## PROBLEM
Show each line that has the string "caption" in it.

## RECORD EXCERPTS
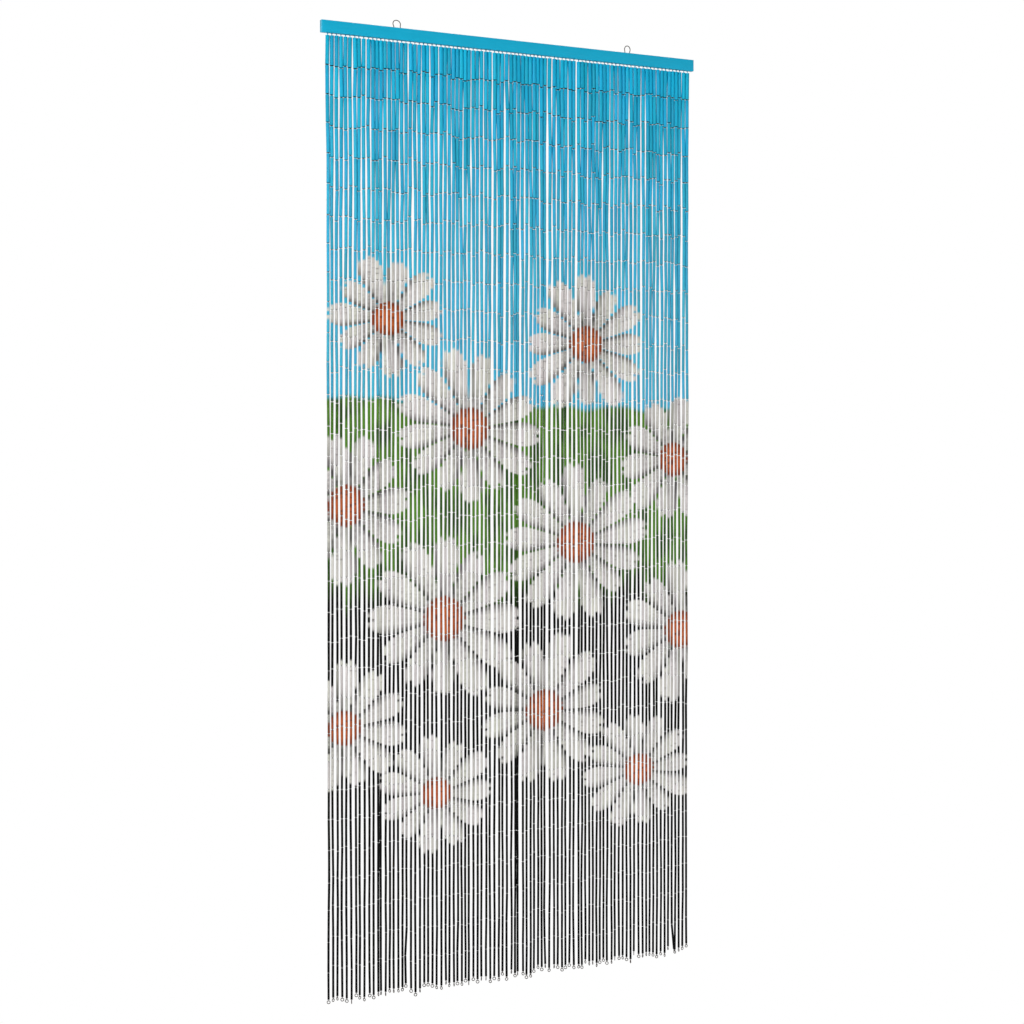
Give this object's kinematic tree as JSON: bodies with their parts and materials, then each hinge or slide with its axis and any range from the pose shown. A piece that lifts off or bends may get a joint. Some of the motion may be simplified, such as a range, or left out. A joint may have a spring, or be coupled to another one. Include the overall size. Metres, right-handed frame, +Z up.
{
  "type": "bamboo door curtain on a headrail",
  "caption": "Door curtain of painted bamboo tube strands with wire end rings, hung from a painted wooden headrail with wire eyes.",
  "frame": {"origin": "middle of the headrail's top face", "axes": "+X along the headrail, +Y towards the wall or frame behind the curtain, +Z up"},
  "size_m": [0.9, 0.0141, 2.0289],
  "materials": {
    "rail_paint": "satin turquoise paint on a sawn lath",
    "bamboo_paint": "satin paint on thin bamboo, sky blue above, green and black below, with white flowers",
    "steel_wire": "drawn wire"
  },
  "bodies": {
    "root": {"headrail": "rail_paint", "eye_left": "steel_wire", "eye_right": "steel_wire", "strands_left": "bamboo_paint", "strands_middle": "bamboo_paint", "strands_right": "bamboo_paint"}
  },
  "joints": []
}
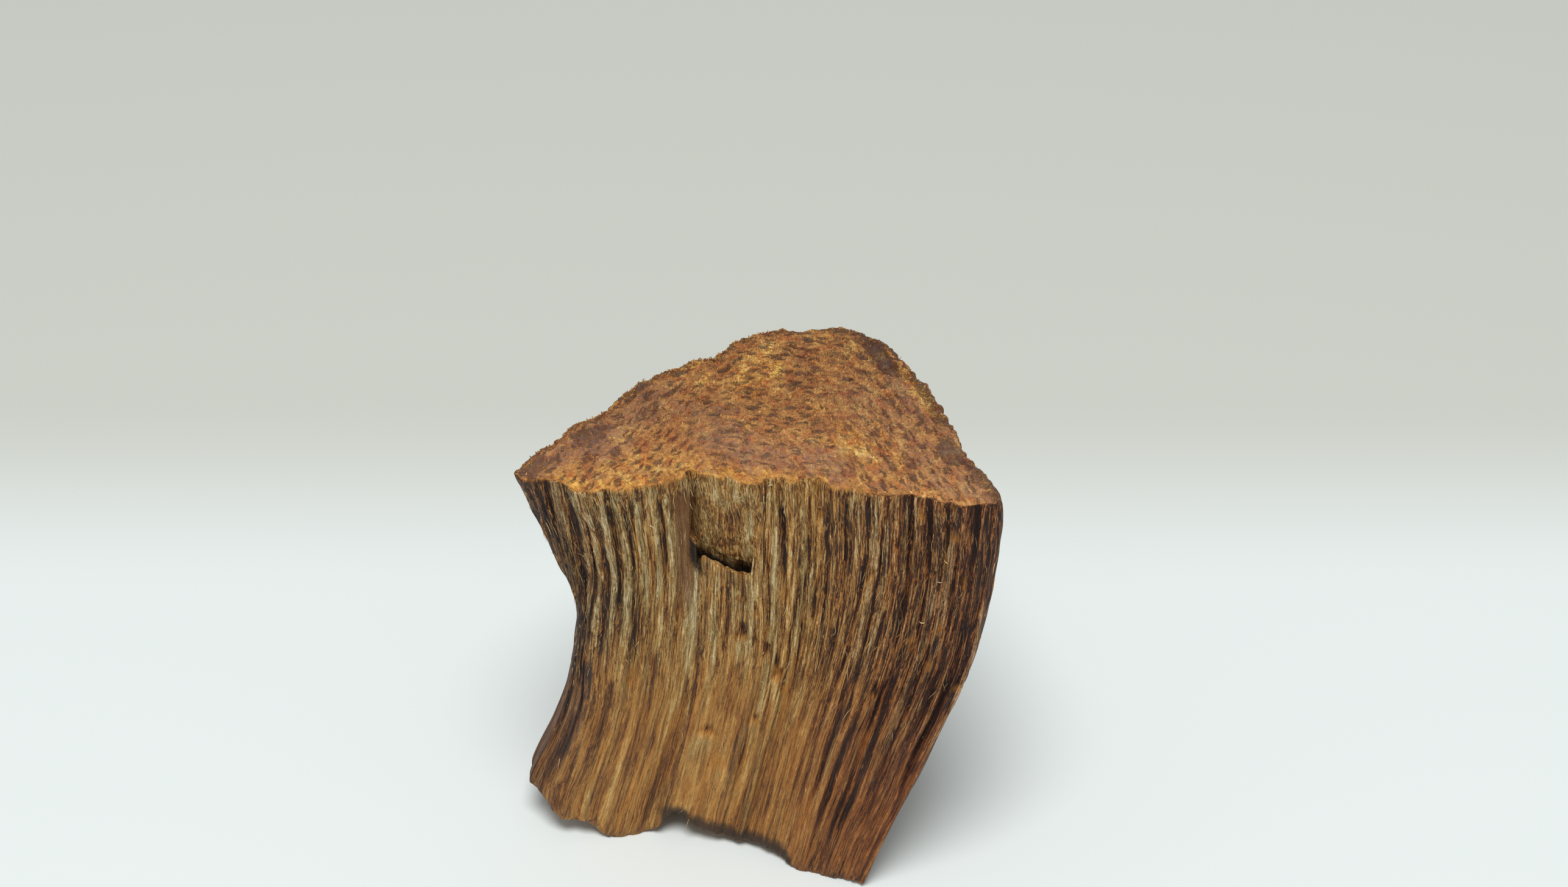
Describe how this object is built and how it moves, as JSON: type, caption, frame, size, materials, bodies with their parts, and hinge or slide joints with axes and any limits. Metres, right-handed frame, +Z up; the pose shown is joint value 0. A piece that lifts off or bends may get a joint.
* * *
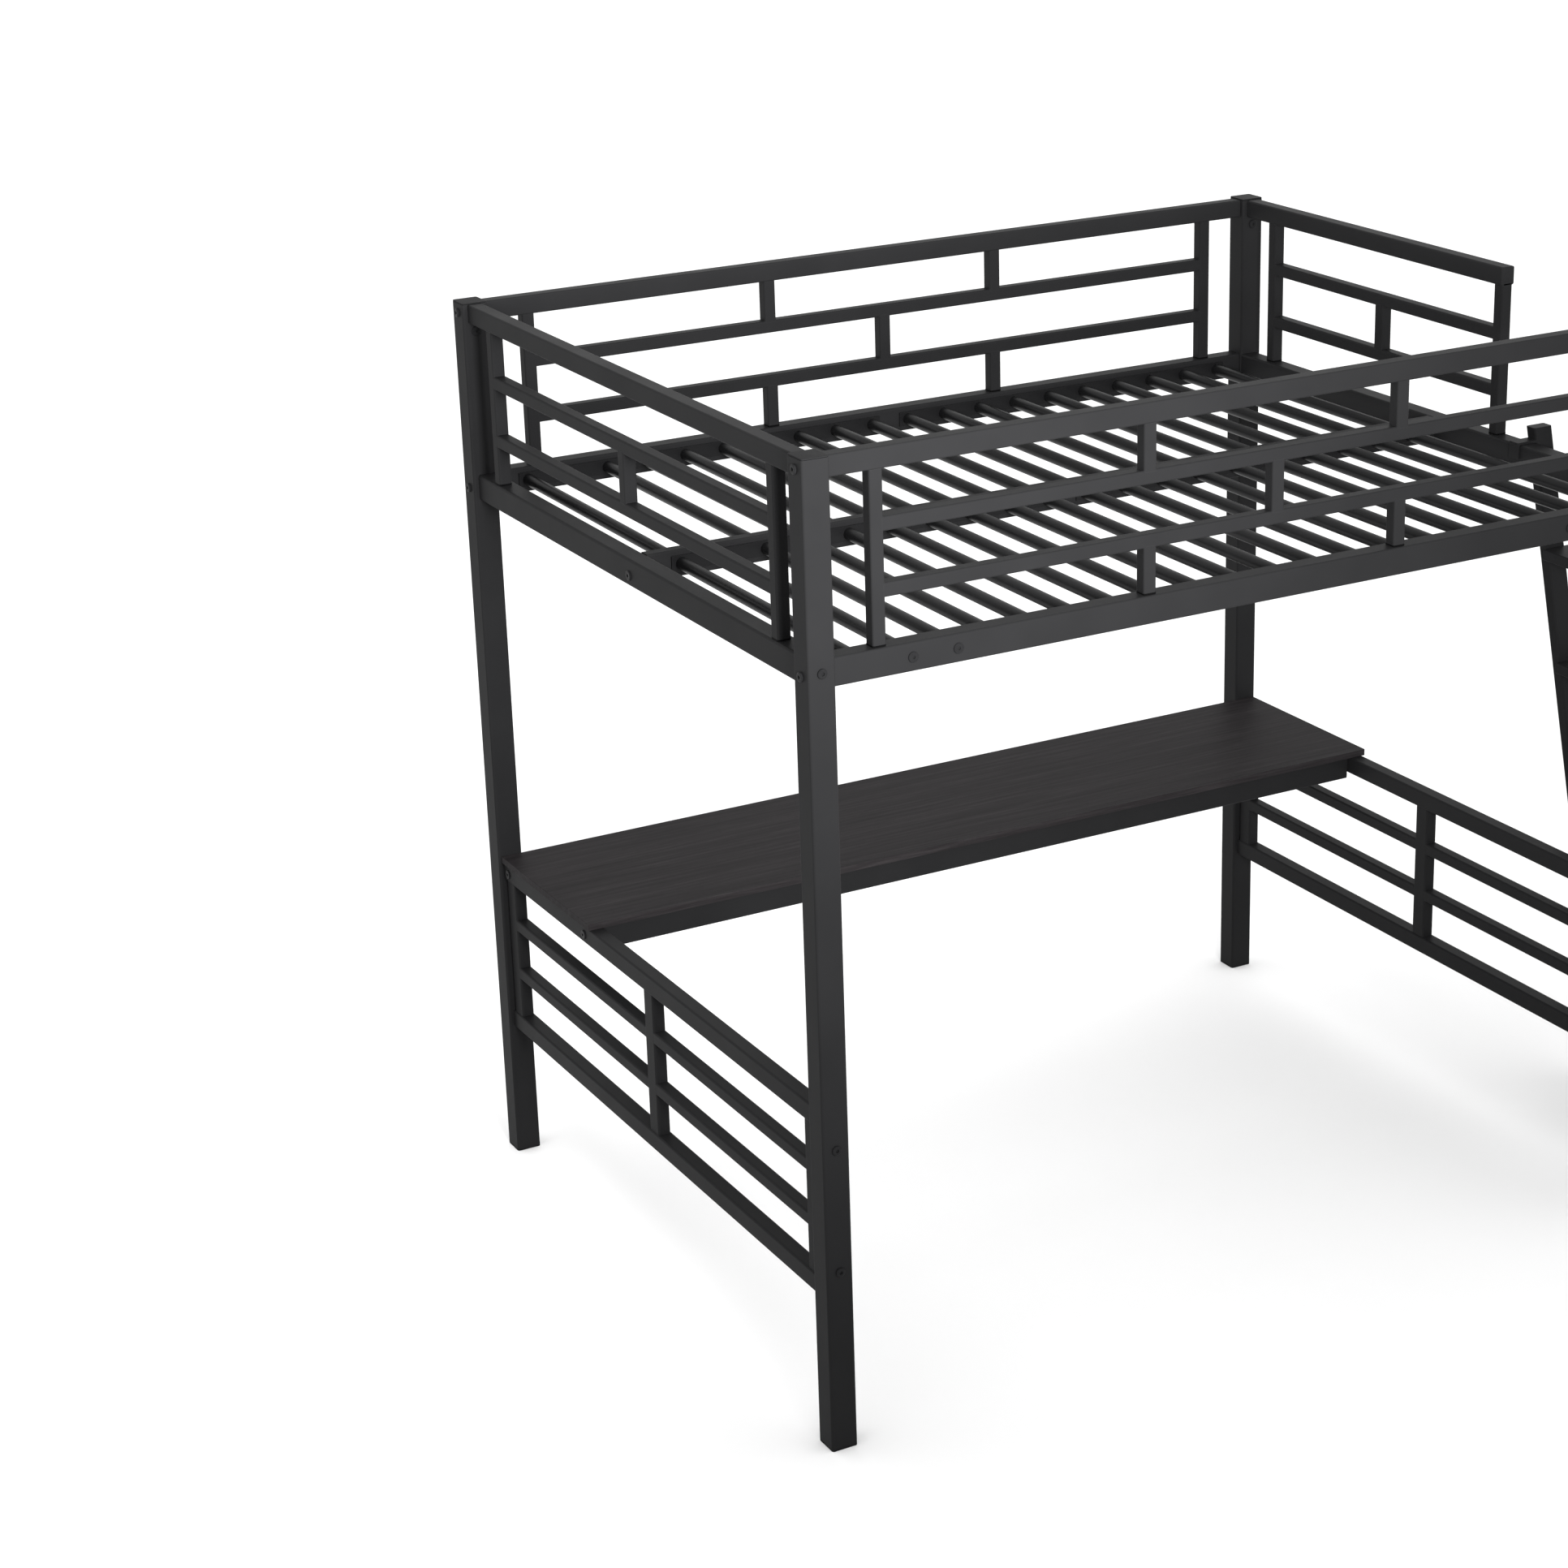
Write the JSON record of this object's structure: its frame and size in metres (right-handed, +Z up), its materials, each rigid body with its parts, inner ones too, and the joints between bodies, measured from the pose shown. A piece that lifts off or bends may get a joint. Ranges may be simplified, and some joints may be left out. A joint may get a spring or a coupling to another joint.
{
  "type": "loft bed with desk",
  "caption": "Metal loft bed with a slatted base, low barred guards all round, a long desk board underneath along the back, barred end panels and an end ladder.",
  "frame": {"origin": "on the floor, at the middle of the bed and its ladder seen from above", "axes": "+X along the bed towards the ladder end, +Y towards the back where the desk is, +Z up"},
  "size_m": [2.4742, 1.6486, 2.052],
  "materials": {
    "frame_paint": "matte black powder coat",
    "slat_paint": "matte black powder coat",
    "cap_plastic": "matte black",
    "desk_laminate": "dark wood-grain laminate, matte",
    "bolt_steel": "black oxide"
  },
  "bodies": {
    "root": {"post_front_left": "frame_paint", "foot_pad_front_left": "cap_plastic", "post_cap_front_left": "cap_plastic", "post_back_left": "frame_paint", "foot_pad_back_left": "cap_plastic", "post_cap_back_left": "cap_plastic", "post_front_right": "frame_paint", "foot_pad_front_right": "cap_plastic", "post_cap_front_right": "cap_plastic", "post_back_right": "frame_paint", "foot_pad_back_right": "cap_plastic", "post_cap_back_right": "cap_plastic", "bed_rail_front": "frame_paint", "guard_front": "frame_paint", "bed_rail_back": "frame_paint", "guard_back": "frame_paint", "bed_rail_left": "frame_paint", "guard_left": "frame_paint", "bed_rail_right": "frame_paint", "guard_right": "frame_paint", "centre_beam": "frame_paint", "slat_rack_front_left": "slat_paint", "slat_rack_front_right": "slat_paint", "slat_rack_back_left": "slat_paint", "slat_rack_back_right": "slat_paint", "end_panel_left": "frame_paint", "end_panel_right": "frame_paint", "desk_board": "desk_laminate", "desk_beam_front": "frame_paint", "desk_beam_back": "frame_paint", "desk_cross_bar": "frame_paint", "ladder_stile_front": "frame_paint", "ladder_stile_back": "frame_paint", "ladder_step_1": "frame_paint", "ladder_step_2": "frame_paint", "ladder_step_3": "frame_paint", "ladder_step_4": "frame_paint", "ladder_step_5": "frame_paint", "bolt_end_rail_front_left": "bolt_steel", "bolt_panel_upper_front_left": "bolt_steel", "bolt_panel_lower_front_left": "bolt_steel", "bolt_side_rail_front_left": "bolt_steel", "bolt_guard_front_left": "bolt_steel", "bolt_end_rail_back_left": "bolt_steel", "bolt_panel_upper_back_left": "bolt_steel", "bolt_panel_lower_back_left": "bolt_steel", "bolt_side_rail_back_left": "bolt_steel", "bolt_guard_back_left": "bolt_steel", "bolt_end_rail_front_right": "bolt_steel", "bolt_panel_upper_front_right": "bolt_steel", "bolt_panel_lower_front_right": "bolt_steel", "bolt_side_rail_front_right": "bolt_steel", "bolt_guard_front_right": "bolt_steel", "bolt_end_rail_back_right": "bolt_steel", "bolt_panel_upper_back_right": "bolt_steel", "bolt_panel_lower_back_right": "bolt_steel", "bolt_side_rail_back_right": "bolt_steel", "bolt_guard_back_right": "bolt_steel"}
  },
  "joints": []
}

## FINISHED EXERCISE
  "caption": "Door curtain of painted bamboo tube strands with wire end rings, hung from a painted wooden headrail with wire eyes.",
Describe how this object is built and how it moves, as JSON: type, caption, frame, size, materials, bodies with their parts, and hinge or slide joints with axes and any limits. Metres, right-handed frame, +Z up; the pose shown is joint value 0. A piece that lifts off or bends may get a joint.
  "caption": "Metal loft bed with a slatted base, low barred guards all round, a long desk board underneath along the back, barred end panels and an end ladder.",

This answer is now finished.